At the center of the action is a retired schoolmaster named Mr. Binchey who sits at the wheel of a car “bearing death and ruin to the town he loves.” The car is loaded with a bomb in a creamery can, and Binchey is driving it because his son, daughter-in-law, and grand-children are in the hands of gunmen. But even before this Binchey has been ruminating on the fact that everything around him seems perverted and polluted. A familiar lake has yielded up a decomposed Catholic body; an assassination squad with different political affiliations has been at work here. “The water never knew what was happening,” his son assures him; but Binchey doesn’t believe it. The old man can remember a time when a creamery can was a harmless, even a lovely, object; and this is somehow the most morose and bitterest thought of all.

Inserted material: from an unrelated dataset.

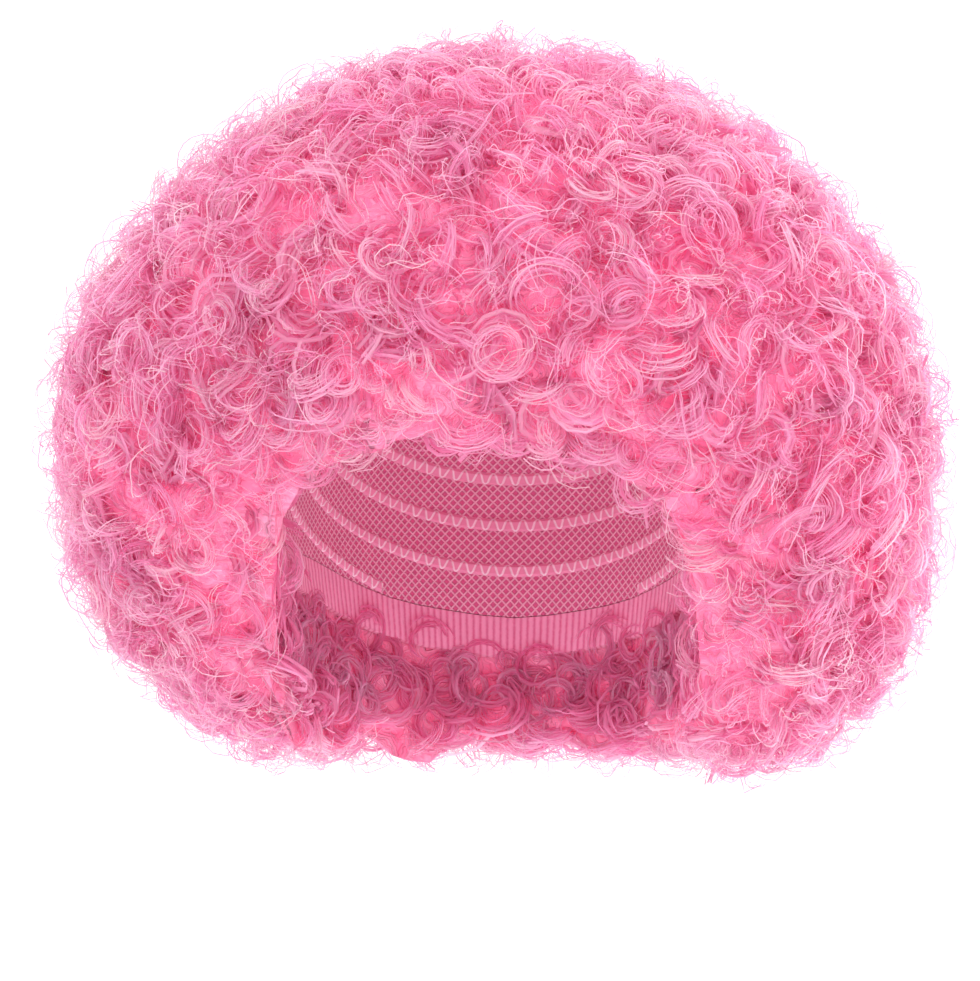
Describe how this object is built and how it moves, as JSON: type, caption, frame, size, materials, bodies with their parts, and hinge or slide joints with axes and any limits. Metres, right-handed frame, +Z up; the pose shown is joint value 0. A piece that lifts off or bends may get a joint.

Indeed, we need only glance back at Kiely’s earlier stories to understand the quality he feels has gone out of life. You could say it’s a way to dramatize the usual regret for the past experienced by the elderly; but it is more than that. What Kiely does in “Proxopera,” in fact, is to illustrate a significant change, not widely remarked, that the IRA campaign of violence has brought about. In place of the nationalist outrage which used to characterize Irish fiction, we now find a new outrage directed against terrorist coercion.